СЕРГЕЙ ДОБРОТВОРСКИЙ: Начинать нужно сегодня, но быть готовыми к тому, что эти принятые законы сегодня никого не спасут. В начале шестидесятых знаменитый оберхаузеновский манифест декларировал юридическую и финансовую независимость молодого немецкого кино. Но прежде, чем этот манифест дал реальные плоды, минуло десятилетие. Те, кто начинал — состарились. Когда пришли Фассбиндер, Вендерс и Шлендорф, почва была уже удобрена предшественниками. А пока этот механизм не . наладится, нужно крутиться, как караси на сковородке. Как крутится Коппола, который вынужден снимать одну коммерческую картину за другой, чтобы вернуть долги за свой грандиозный «Апокалипсис».

АЛЕКСАНДР РОГОЖКИН: Бедный Коппола!..

* * *

Фото С.Кацева

СЕРГЕЙ СЕЛЬЯНОВ: Мне сетовать на эту ситуацию неловко — как-то не по-мужски. Меня, мол, никто не любит, а я хороший. Я могу заступиться за художников или за музыкантов. Выйти на любую трибуну и сказать: товарищи, что же с музыкой? Или с архитектурой? Но как просить за себя? Деньги я могу и буду находить сам — кино без денег не бывает. Но издавать закон, что мне их давать должны? У меня не хватило бы духу поставить под ним свою подпись. Я бы ее поставил под другим законом, который считаю жизненно необходимым. Это закон об авторских правах. Здесь много говорили о госзаказе. Но госзаказ — точно такое же отчуждение художника от картины. После того, как картина снята, даже приличия ради не делают вид, что режиссер имеет к ней отношение. Он даже не может иметь собственную копию.

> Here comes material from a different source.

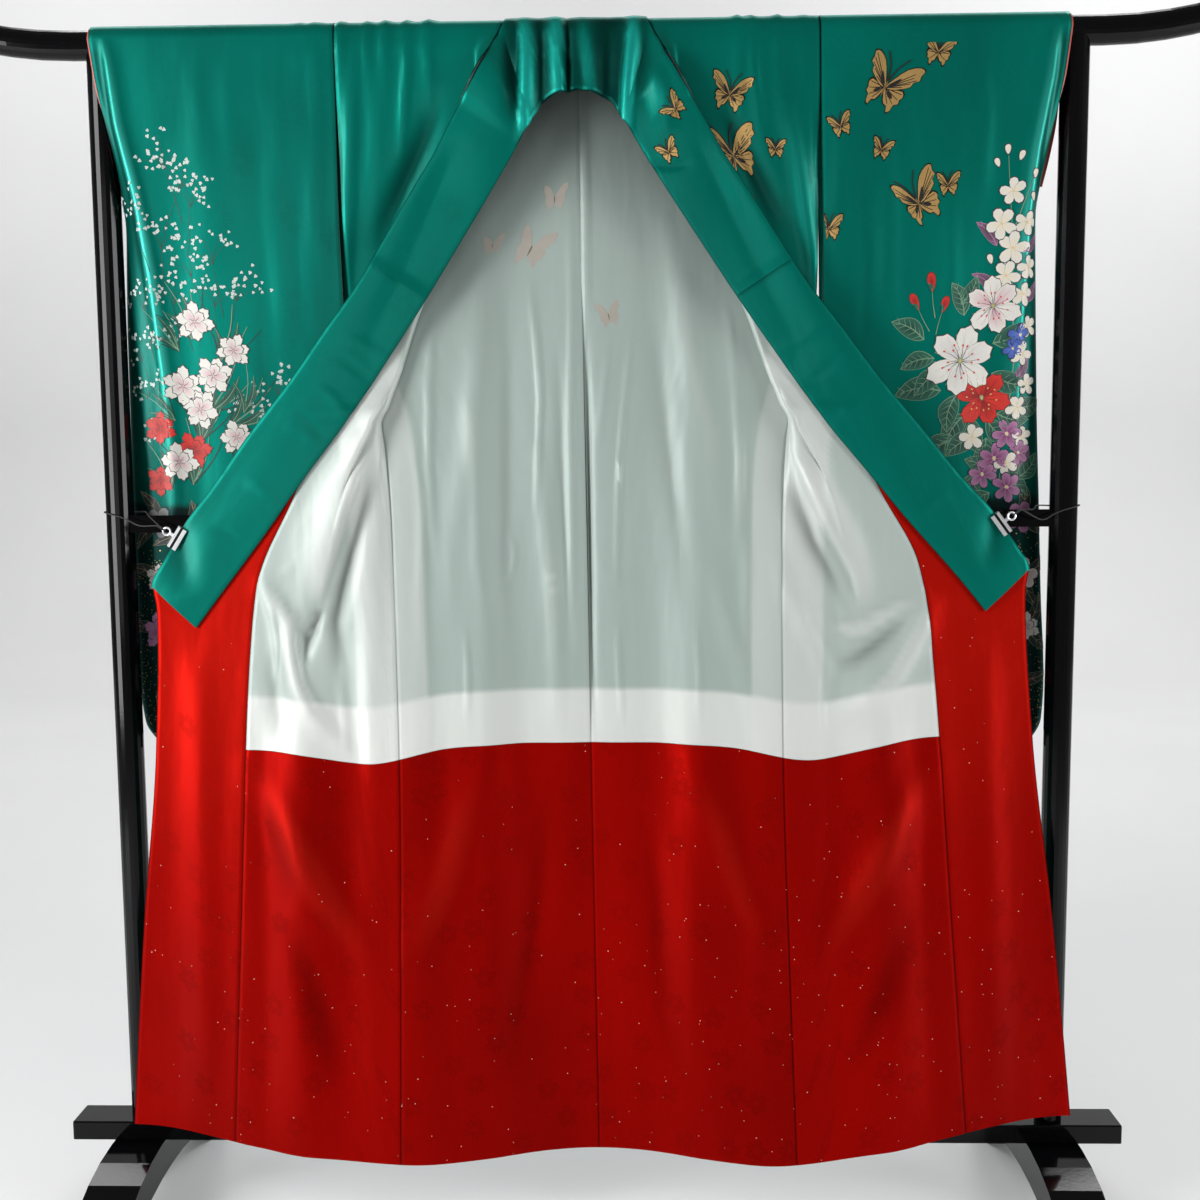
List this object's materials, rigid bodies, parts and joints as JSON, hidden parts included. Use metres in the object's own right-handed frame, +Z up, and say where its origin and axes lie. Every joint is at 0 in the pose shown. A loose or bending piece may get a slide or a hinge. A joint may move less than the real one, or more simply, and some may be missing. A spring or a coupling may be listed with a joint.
{
  "type": "furisode kimono on a kimono rack",
  "caption": "Long-sleeved silk kimono hung open on a lacquered rack, its lining showing, the fronts held out by clips and elastic cords.",
  "frame": {"origin": "on the floor, midway between the rack's posts and midway along its feet", "axes": "+X to the right as the inside of the kimono is seen, -Y towards the viewer, +Z up"},
  "size_m": [1.724, 0.49, 1.6984],
  "materials": {
    "green_silk": "satin silk, dyed",
    "white_lining_silk": "plain silk lining",
    "red_lining_silk": "satin silk lining",
    "pink_edge_silk": "silk edge lining",
    "black_lacquer": "black gloss lacquer",
    "chrome": "polished",
    "black_elastic": "matt cord"
  },
  "bodies": {
    "root": {"base_board": "black_lacquer", "body_L": "green_silk", "body_R": "green_silk", "body_lining_L": "white_lining_silk", "body_lining_R": "white_lining_silk", "clip_L": "chrome", "clip_R": "chrome", "collar": "green_silk", "elastic_cord_L": "black_elastic", "elastic_cord_R": "black_elastic", "foot_L": "black_lacquer", "foot_R": "black_lacquer", "hakkake_back_L": "red_lining_silk", "hakkake_back_R": "red_lining_silk", "hakkake_front_L": "red_lining_silk", "hakkake_front_R": "red_lining_silk", "knot_L": "black_elastic", "knot_R": "black_elastic", "mid_rail": "black_lacquer", "okumi_L": "green_silk", "okumi_R": "green_silk", "okumi_lining_L": "red_lining_silk", "okumi_lining_R": "red_lining_silk", "over_collar": "green_silk", "post_L": "black_lacquer", "post_R": "black_lacquer", "rail": "black_lacquer", "sleeve_L": "green_silk", "sleeve_R": "green_silk", "sleeve_lining_edge_L": "pink_edge_silk", "sleeve_lining_edge_R": "pink_edge_silk"}
  },
  "joints": []
}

ОЛЕГ КОВАЛОВ: Безобразие. Издевательство. Позор. Шашлычники. По какому праву?

ВАЛЕРИЙ ОГОРОДНИКОВ: Я имею собственную копию.

СЕРГЕЙ СЕЛЬЯНОВ: Ты уголовник, значит.

ВАЛЕРИЙ ОГОРОДНИКОВ: Я уголовник.

Фото С.Кацева

СЕРГЕЙ СЕЛЬЯНОВ: Нас вынуждают быть уголовниками. Вдохновение режиссер продает, а к рукописи его просто не подпускают.

* * *

СЕРГЕЙ СЕЛЬЯНОВ: Разрыв между поколениями на самом деле есть. Это не чья-то злая воля. Случалось мне несколько раз бывать на пленумах большого Союза. Там были симпатичные люди, знакомые мне по картинам, по каким-то эпизодическим контактам. Они называли друг друга с трибуны на «ты» — Саша, Валера. Но никого из нас я там никогда не видел. Это люди другого поколения, решать наши задачи им действительно трудно психологически. Решать проблемы, которые ни тебя, ни твоих друзей никак особенно не задевают. Они не злодеи, мне тоже, наверное, трудно было бы с нынешними двадцатилетними. Люба правильно говорила, что мы привыкли действовать в одиночку и что это объяснимо и естественно. На самом деле, так. К прекрасным временам возврата нет. Нет обратного билета из Нанта, его не купишь. Та станция уже ликвидирована. Думаю, что нам объединиться можно и нужно, я чувствую потребность помогать своим товарищам — назовем их так. По мере собственного выживания.

ОЛЕГ КОВАЛОВ: Почему вы не хотите понять, что только государство может быть заинтересовано в некоммерческом кино? Я говорю о новом государстве, ведь речь о его будущем.

ИРИНА ТАРХАНОВА: Теперь остается ждать, когда возникнет государство.